The difference between families that build lasting wealth and those that stay stuck often comes down to one thing: awareness. Most people don't intentionally sabotage their finances. Instead, they inherit money habits—both good and bad—from their parents, then pass them down to their children. Without intervention, these patterns calcify into generational patterns of financial struggle.
This article explores the five most destructive money mistakes that keep families trapped, and more importantly, how to escape them. Whether you're feeling behind on your financial goals or determined to break the cycle for your children, understanding these patterns is the first step toward real, lasting wealth.
Mistake #1: Lifestyle Inflation — The Silent Wealth Killer
Lifestyle inflation is so common that most people don't even recognize it as a problem. It happens gradually, almost invisibly. You get a raise, and suddenly your rent feels manageable at a higher price point. You earn a promotion, and suddenly designer coffee becomes a daily ritual. Your income increases, but so does your spending—dollar for dollar, sometimes more.

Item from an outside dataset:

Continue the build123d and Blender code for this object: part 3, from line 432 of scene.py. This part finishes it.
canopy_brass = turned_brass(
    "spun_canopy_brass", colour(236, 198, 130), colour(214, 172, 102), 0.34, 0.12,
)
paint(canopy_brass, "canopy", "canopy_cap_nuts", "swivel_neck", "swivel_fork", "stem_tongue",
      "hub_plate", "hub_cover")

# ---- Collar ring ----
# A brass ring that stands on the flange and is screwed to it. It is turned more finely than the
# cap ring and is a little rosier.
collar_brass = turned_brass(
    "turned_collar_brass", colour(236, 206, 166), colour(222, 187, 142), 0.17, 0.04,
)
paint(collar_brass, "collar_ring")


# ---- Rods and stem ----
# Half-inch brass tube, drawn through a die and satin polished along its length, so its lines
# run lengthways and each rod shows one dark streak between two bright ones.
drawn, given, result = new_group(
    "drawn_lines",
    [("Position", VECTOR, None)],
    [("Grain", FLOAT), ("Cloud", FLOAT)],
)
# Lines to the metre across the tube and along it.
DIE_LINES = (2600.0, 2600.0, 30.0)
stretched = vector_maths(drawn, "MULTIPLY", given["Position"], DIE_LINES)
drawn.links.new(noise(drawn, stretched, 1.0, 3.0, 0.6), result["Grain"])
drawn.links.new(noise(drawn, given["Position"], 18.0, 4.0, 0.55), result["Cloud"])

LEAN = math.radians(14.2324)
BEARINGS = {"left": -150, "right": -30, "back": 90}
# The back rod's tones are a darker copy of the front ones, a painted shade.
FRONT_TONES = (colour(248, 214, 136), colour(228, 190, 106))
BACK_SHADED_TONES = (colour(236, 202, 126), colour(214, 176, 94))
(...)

This is where generational wealth breaks down. When your parents experienced lifestyle inflation, they passed it on to you. If they normalized spending every dollar they earned, you likely learned to do the same. If they viewed a raise as permission to upgrade their lifestyle, you probably do too. The problem is that this mindset makes it nearly impossible to accumulate capital. You're always spending at the ceiling of your income, leaving nothing to invest, nothing to save, nothing to pass forward.

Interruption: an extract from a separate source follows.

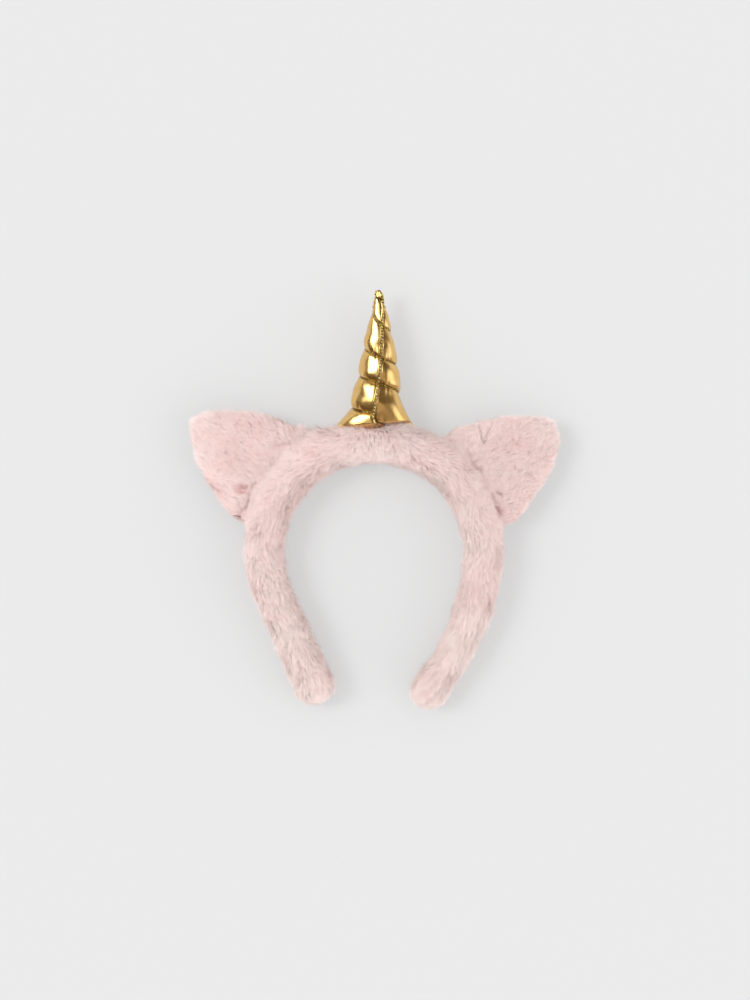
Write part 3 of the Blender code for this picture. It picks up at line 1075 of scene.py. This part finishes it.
@dataclass
class GoldHorn:
    """The stuffed horn, drawn in by a sewn spiral and by one seam up its front."""

    foot: tuple = (-1.0 * MM, 47.0 * MM, 16.4 * MM)
    rows: tuple[HornRow, ...] = tuple(
        HornRow(*(MM * value for value in row))
        for row in (
            (-10.0, 1.6, 24.4, 13.0),
            (0.0, 2.0, 26.6, 15.2),
            (5.9, 1.5, 21.6, 15.6),
            (11.1, 2.2, 18.4, 15.4),
            (18.9, 2.4, 16.5, 14.8),
            (28.6, 3.1, 14.8, 13.8),
            (40.3, 3.8, 12.6, 12.0),
            (50.1, 3.8, 10.8, 10.4),
            (57.9, 3.9, 9.4, 9.0),
            (66.3, 3.9, 7.5, 7.3),
            (75.0, 4.4, 5.2, 5.1),
            (79.5, 4.0, 3.6, 3.6),
            (84.0, 3.8, 3.1, 3.1),
            (87.4, 3.6, 2.5, 2.5),
            (89.3, 3.5, 0.8, 0.8),
        )
    )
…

The math is brutal. If you earn $50,000 and spend $50,000, you build zero wealth. If you earn $75,000 and inflate your lifestyle to $75,000, you're still at zero. But if you earn $75,000 and maintain your spending at $50,000, you suddenly have $25,000 annually to invest. Over 20 years, with compound returns, that difference is the gap between financial struggle and financial security.
Breaking this cycle requires intention. When you get a raise or bonus, commit to keeping your lifestyle the same. Direct the increase to investments, emergency funds, or debt repayment. This isn't about deprivation—it's about delayed gratification and understanding that wealth is built in the gap between income and spending.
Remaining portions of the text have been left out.